I feel like a prizefighter who's been preparing for a title bout: I've just reread both The Autobiography of Malcolm X and Malcolm X Speaks. I've talked to reporters who've filled me in on the problems Spike had getting this movie off the ground. I've gargled.

Spike starts right off. "We've made a great film," he says.

"Don't be so modest."

He laughs.

"No, really," he says. "Denzel [Washington] is phenomenal. About 10 years ago he played Malcolm onstage, in When the Chickens Come Home to Roost, so he was familiar with the material. He plays Malcolm so brilliantly. He decided that the only way to play Malcolm was to play him spiritually pure, because whatever he did would show up on the 70-mm print. For months before we began filming, he stopped eating pork, wouldn't do anything that would show up on the film that shouldn't be there, because everything would be magnified."

I'm about to mention that I can't remember the last time I watched a performance and thought, "Whoa, this guy's been eating pork!" but Spike is virtually uninterruptable. "This was the part of a lifetime for an accomplished actor. Malcolm X wasn't just one man: he went through at least three or four different transformations in his life. I don't know what Denzel's gonna do next..."

"What are you gonna do next?"

"Take a well-earned rest. This is the sixth film we've done in seven years. And it's not only doing the films, it's the promotion of them that's tough."

"Well, you're the master of that shit," I say, having seen firsthand.

"Madonna's the master," he says without a pause. He's definitely given this some thought.

"Okay," I agree, "but you're next."

"When Malcolm X comes out, I'm taking the belt from her," Spike says mischievously. "I've decided."

"She doesn't do it herself," I say. "She has Liz Rosenberg. I can guarantee that if I was interviewing her, she wouldn't have left 10 messages on my machine saying 'call me later,' 'do this, do that,' like you do all the time."

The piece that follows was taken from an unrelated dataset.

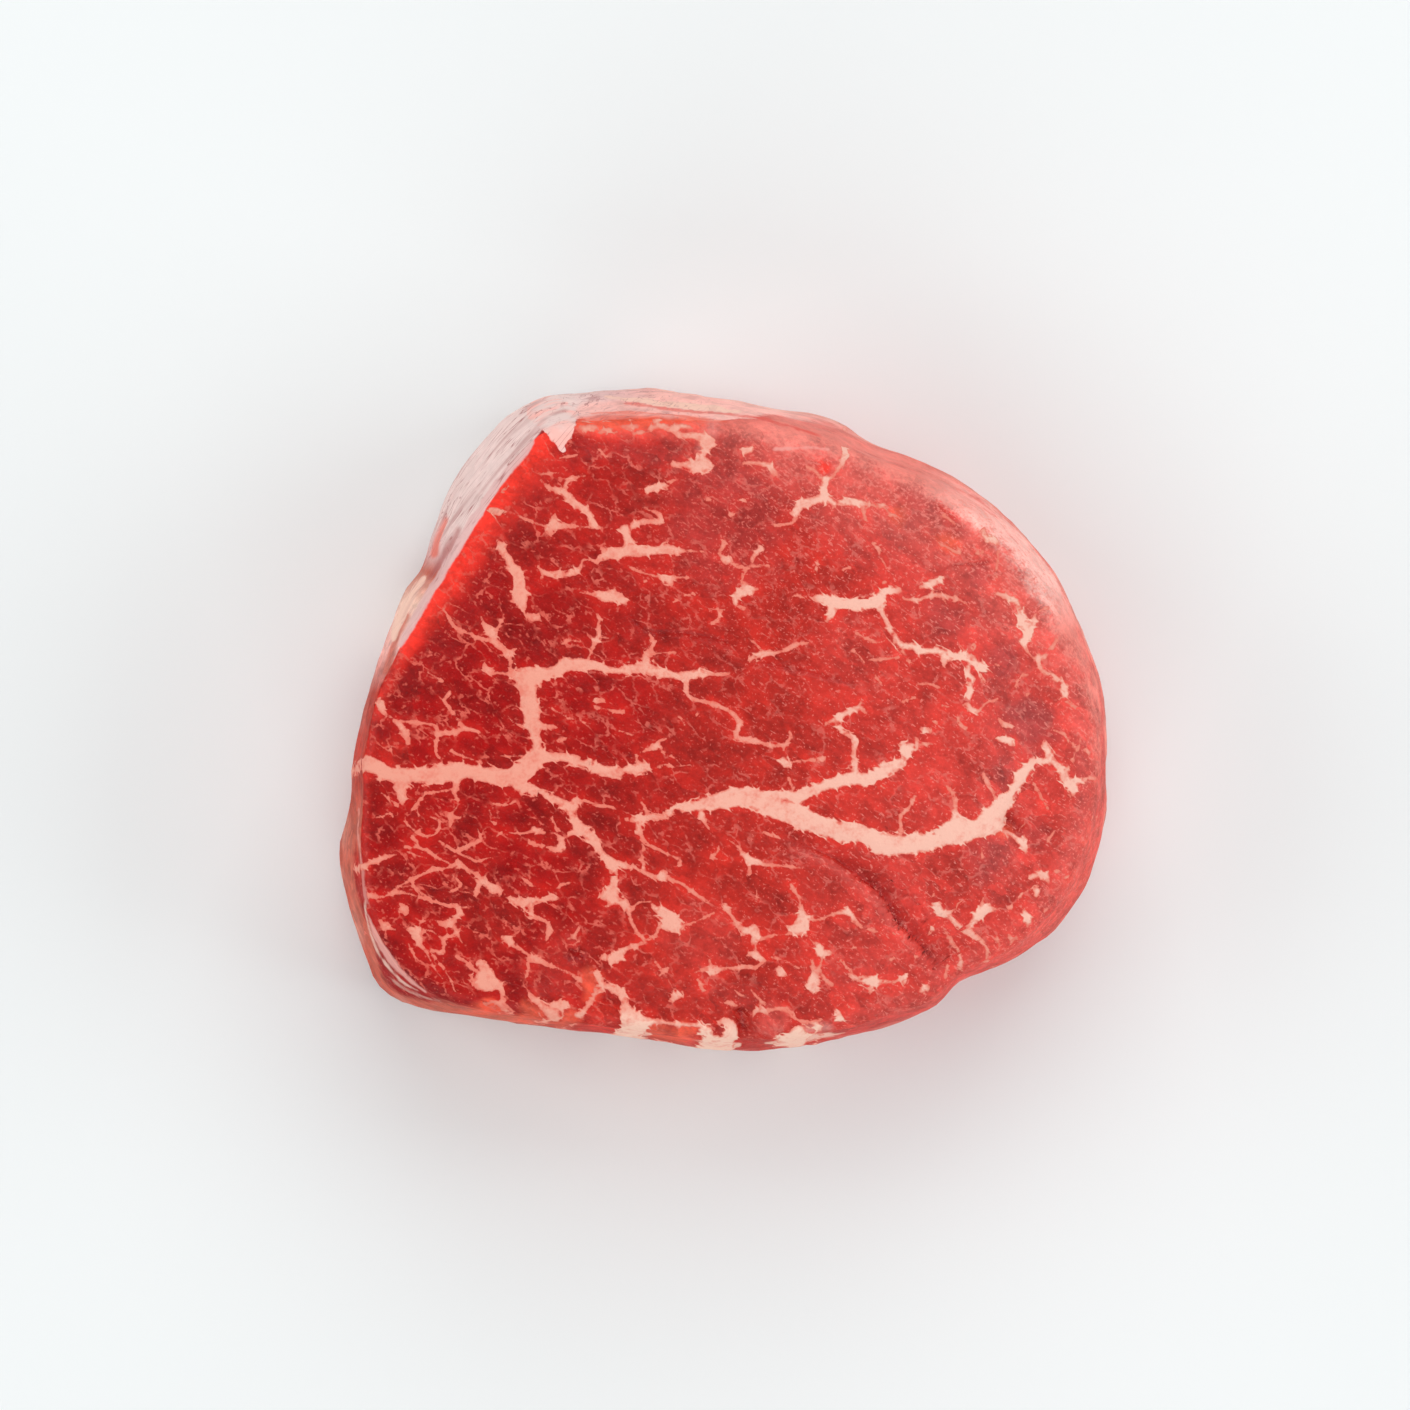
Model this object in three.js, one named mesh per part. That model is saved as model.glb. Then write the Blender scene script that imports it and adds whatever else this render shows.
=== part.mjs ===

"Well," says Spike, "I consider her a friend, and she sure knows how to work that publicity machine. Of course, I don't have breasts." He slumps over on the couch, laughing and holding his stomach. "If I did have titties, I'd be in the number one spot over Madonna."

This is a frightening thought.

"I interviewed Annabella Sciorra, and she said that she never had an experience like working with you on Jungle Fever, because afterwards, people were always calling her and telling her that you said this or that, all kinds of bad shit, and that when she spoke to you, you said that that's just the way it is when people worked with you, that rumors run rampant."

"Really?" asks Spike, "because some of that stuff was true." Big laugh. "I'm gonna be honest, we didn't get along. And the reason is that Annabella was in a different movie. She was not in concert with what Wesley [Snipes] and I wanted to do with this role. This film was about two people, an interracial couple, who come together for all the wrong reasons. The reasons being based on sexual mythology. I think that during the course of the film, Annabella's character, Angie, learns to love Flipper. But, at the beginning of the film, she's attracted to him because of all the things she's heard about black men having blig dicks..."

"Blig?"

"What?"

"You said 'blig dicks.'"

"Jesus Martha, okay, I meant big dicks. And that they know how to fuck. And Flipper's attracted to her because, growing up, the white woman has been the epitome of beauty. That's what he's been told by the media. This is not to say that all interracial couples are like this. Of course not. The couple played by John Turturro and Tyra Ferrell, I think that couple had genuine feelings about each other. But Annabella chose not to play it that way.

"Maybe she didn't buy into the jungle fever mystique," I say, coming to her defense.

"Then she should have told me earlier, because I stressed from the beginning that this was what I wanted."

"Well, she told me she liked you and got along fine with you."